The big opportunity that I see in the region relates to the new information technologies. This may sound trite by now, and I’m not an expert on social media and IT, et cetera, but it is clearly a game-changer, and it is already serving as a game-changer throughout the region and throughout the world. It is creating a new set of expectations among the populations and the elites and mobilizing a whole new set of actors and I think it is an area where the U.S. has a “comparative advantage.” We invented a lot of this stuff, we know about it, we have people who know and who are very active promoters of it. So I believe this to be a clear area where we can and should focus, in our DG programming going forward.
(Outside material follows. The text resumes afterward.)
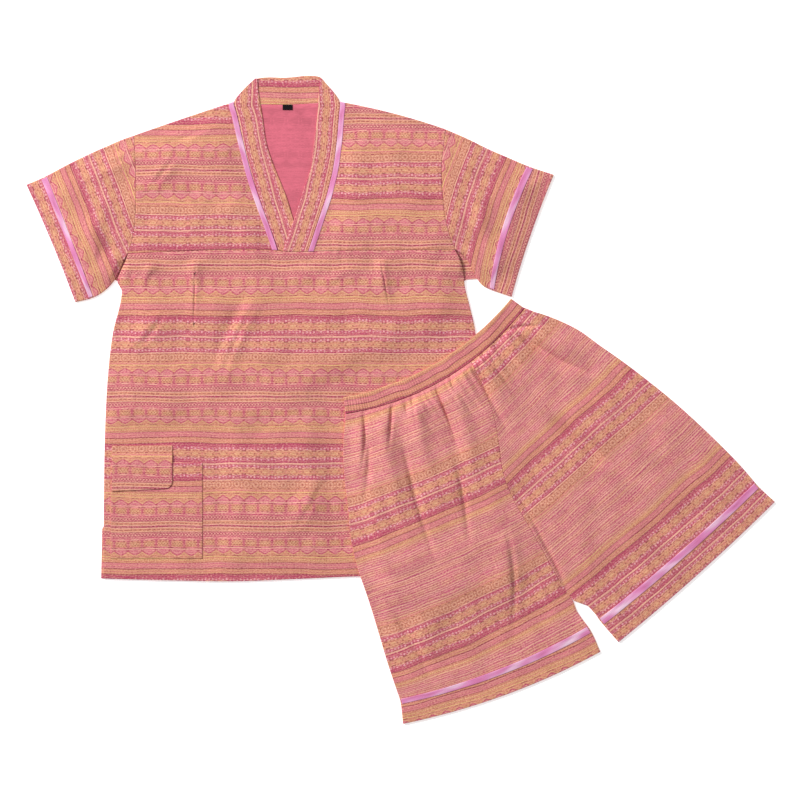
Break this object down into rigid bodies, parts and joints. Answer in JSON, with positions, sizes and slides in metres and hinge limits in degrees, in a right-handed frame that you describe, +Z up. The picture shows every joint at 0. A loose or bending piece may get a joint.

Let me close on a somewhat more hopeful note. Hopefully, this has not been too depressing a presentation. I would just close by saying that I personally am still a believer in the first narrative of the two that I presented. Unfortunately, I must admit it is sort of a “faith-based policy”. Notwithstanding Sarah’s [Mendelson] confidence that there are ways of doing this – and I am sure there are better ways of measuring impact than we have been using up until now – I have to base my belief in that first narrative on a certain level of faith, as well as on personal observation, just what I’ve seen in the region, over time. A lot of it is anecdotal. Nevertheless, I do think that the United States needs to continue being involved and continue being engaged and that we can make a difference. Even if it is a difference on the margins, that margin can be the difference between successful democratization and retrenchment. It is a struggle worth continuing, and I think lots of people in the region are counting on us to continue being supportive, even as we recognize that the struggle is theirs to win or lose.